Set down exactly, please, each line from the one containing "The build123d and" through the one containing "0.9), size=1.4, power=6)", both lines included, and no other line.

******

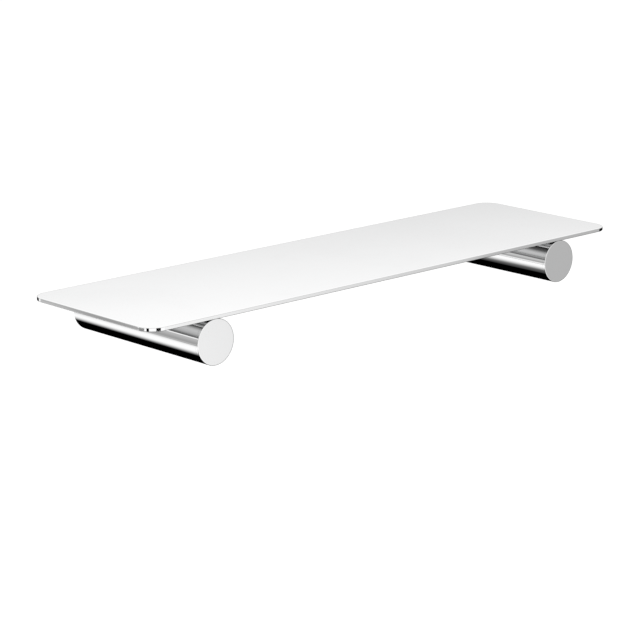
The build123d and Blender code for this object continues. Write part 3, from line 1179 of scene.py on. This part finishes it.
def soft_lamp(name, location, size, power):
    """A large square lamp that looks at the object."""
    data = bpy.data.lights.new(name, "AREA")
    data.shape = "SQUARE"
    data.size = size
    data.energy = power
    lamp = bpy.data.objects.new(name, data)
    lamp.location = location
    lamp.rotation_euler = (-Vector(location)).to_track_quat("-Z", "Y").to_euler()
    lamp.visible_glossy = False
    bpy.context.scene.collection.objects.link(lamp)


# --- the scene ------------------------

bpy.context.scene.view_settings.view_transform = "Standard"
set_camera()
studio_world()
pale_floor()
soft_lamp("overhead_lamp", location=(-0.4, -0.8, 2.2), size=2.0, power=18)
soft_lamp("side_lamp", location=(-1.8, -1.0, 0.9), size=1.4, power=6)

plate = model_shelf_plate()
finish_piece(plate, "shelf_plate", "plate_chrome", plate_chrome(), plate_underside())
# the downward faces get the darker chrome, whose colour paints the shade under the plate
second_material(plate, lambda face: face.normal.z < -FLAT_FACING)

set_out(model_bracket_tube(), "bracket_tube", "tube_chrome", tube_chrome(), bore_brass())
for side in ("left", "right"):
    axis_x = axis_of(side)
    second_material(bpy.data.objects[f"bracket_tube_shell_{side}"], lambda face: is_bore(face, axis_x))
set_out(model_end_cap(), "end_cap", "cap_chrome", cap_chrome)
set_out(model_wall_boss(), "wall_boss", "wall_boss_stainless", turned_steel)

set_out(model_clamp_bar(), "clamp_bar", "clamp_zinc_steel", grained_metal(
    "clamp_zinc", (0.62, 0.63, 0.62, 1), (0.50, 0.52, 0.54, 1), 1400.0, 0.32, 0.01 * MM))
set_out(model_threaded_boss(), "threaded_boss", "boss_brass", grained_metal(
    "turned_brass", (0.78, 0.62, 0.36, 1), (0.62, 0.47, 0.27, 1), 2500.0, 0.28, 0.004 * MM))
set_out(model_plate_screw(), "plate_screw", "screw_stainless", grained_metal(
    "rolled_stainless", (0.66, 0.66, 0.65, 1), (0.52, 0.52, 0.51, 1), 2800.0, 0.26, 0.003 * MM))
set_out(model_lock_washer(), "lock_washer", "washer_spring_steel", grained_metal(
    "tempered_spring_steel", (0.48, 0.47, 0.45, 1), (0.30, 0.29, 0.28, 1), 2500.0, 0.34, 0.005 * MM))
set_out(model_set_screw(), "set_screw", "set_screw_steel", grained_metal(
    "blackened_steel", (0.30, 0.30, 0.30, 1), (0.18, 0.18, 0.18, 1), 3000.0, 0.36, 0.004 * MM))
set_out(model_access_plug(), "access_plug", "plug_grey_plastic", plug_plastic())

******

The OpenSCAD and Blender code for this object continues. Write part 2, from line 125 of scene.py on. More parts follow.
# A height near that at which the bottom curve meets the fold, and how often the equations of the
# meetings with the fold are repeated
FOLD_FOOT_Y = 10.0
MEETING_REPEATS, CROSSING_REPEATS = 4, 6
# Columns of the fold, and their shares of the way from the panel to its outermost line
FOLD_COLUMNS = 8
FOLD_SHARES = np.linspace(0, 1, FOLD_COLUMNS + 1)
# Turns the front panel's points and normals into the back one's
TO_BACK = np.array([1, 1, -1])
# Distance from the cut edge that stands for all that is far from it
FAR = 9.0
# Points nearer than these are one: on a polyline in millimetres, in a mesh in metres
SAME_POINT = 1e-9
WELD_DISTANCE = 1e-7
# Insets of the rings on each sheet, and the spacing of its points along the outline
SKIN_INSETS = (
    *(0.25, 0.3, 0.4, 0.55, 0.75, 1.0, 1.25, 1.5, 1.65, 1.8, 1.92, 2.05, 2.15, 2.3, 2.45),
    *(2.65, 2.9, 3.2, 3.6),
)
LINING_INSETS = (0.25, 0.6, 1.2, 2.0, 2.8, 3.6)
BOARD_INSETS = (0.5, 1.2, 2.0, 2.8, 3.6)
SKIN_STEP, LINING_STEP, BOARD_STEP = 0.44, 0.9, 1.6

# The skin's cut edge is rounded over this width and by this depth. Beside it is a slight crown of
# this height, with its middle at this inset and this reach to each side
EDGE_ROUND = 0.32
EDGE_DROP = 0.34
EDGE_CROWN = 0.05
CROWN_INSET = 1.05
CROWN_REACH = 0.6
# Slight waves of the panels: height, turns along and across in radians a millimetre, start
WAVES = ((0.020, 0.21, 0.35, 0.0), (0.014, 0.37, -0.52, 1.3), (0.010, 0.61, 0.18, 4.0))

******

## The completed task
The build123d and Blender code for this object continues. Write part 3, from line 1179 of scene.py on. This part finishes it.
def soft_lamp(name, location, size, power):
    """A large square lamp that looks at the object."""
    data = bpy.data.lights.new(name, "AREA")
    data.shape = "SQUARE"
    data.size = size
    data.energy = power
    lamp = bpy.data.objects.new(name, data)
    lamp.location = location
    lamp.rotation_euler = (-Vector(location)).to_track_quat("-Z", "Y").to_euler()
    lamp.visible_glossy = False
    bpy.context.scene.collection.objects.link(lamp)


# --- the scene ------------------------

bpy.context.scene.view_settings.view_transform = "Standard"
set_camera()
studio_world()
pale_floor()
soft_lamp("overhead_lamp", location=(-0.4, -0.8, 2.2), size=2.0, power=18)
soft_lamp("side_lamp", location=(-1.8, -1.0, 0.9), size=1.4, power=6)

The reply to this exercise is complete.